Exercise directions
Pull out every line in the data that has the string "from" in it.

*** Collected data ***

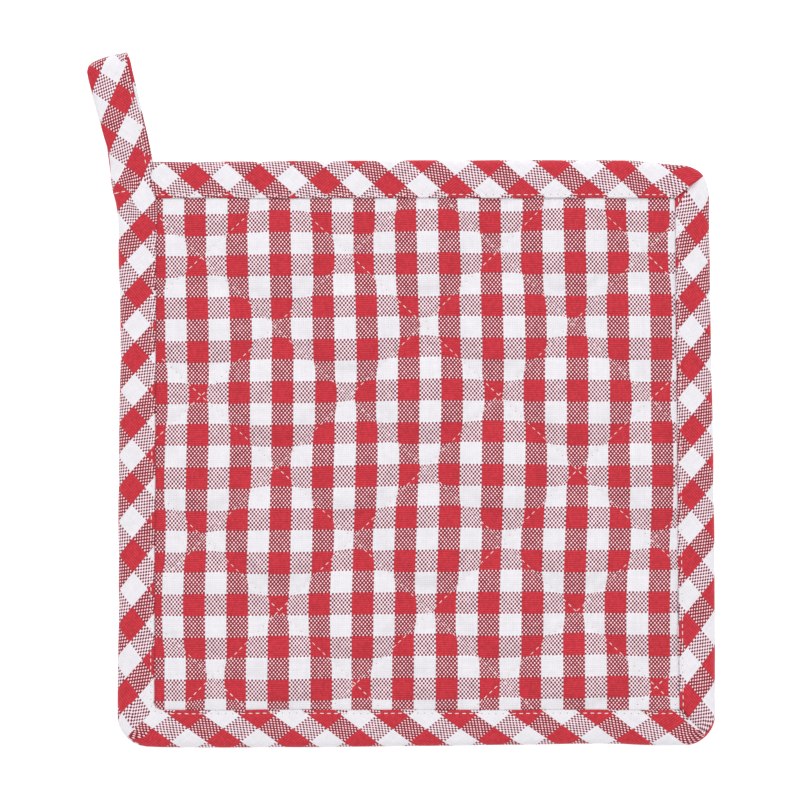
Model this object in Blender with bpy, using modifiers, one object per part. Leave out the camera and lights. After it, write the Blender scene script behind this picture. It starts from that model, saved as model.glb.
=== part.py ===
"""Quilted square pot holder with a bias-cut edge binding and a hanging loop at its top left corner.

It lies face up on the XY plane. The origin is the middle of the pad's underside, +Z is its face and +Y points
to the edge that carries the loop. Lengths below are in millimetres, and grid_of() turns them into metres.
"""

import math

import bmesh
import bpy

MM = 0.001
COLLECTION = "pot_holder"

# The square as sewn: where its sides would cross, the radius of each turned corner, and the ridge that the
# binding's mitre stands up there.
CORNERS = {
    # name: (x, y, radius, mitre_ridge)
    "top_right": (99.6, 98.9, 12.0, 0.5),
    "top_left": (-99.8, 98.9, 9.5, 0.0),
    "bottom_left": (-100.9, -98.5, 10.5, 0.0),
    "bottom_right": (101.4, -98.5, 11.5, 0.4),
}
RING_ORDER = ("top_right", "top_left", "bottom_left", "bottom_right")

# Binding: a strip folded over the edge, front and back alike.
BINDING_REACH = 12.4
BINDING_THICK = 1.0
EDGE_HEIGHT = 5.1
MITRE_RADIUS = 0.6
SIDE_STEPS = 14
CORNER_STEPS = 6
FOLD_STEPS = 6
SIDE_WAVE = 0.3
SIDE_WAVES = 2.5
GAP = 0.3

# Pad: edge held inside the binding, quilted face with a crown between the sewn channels, flat underside.
PAD_EDGE_INSETS = (2.6, 7.5, 12.9)
PAD_EDGE_LOW = BINDING_THICK + GAP
PAD_EDGE_HIGH = EDGE_HEIGHT - BINDING_THICK - GAP
PAD_RISE = 9.0
CHANNEL_HEIGHT = 4.4
PUFF_HEIGHT = 2.5
PUFF_FULLNESS = 0.6
CROWN = 0.3

# Quilting: two families of sewn lines. A crossing lies every second half diamond along both axes from the
# first one. A line's number is where it would run if the quilting were even, in half diamonds, and its two
# offsets say where it does run at its upper and its lower end.
HALF_DIAMOND = (25.5, 24.0)
FIRST_CROSSING = (-72.7, 66.4)
CELLS_PER_HALF = 5
FALLING_LINES = {
    # number: (upper, lower)
    -6: (-5.74, -5.73),
    -4: (-3.78, -3.94),
    -2: (-1.92, -1.94),
    0: (0.02, 0.0),
    2: (2.02, 1.99),
    4: (4.05, 3.85),
    6: (5.97, 5.80),
}
RISING_LINES = {
    # number: (upper, lower)
    0: (0.04, -0.20),
    2: (1.94, 1.97),
    4: (3.81, 4.08),
    6: (5.76, 6.05),
    8: (7.88, 8.04),
    10: (9.94, 9.94),
    12: (12.05, 12.05),
}
PANEL_COLUMNS = (-2, 31)
PANEL_ROWS = (-31, 3)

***

The completed task
Model this object in Blender with bpy, using modifiers, one object per part. Leave out the camera and lights. After it, write the Blender scene script behind this picture. It starts from that model, saved as model.glb.
# Quilting: two families of sewn lines. A crossing lies every second half diamond along both axes from the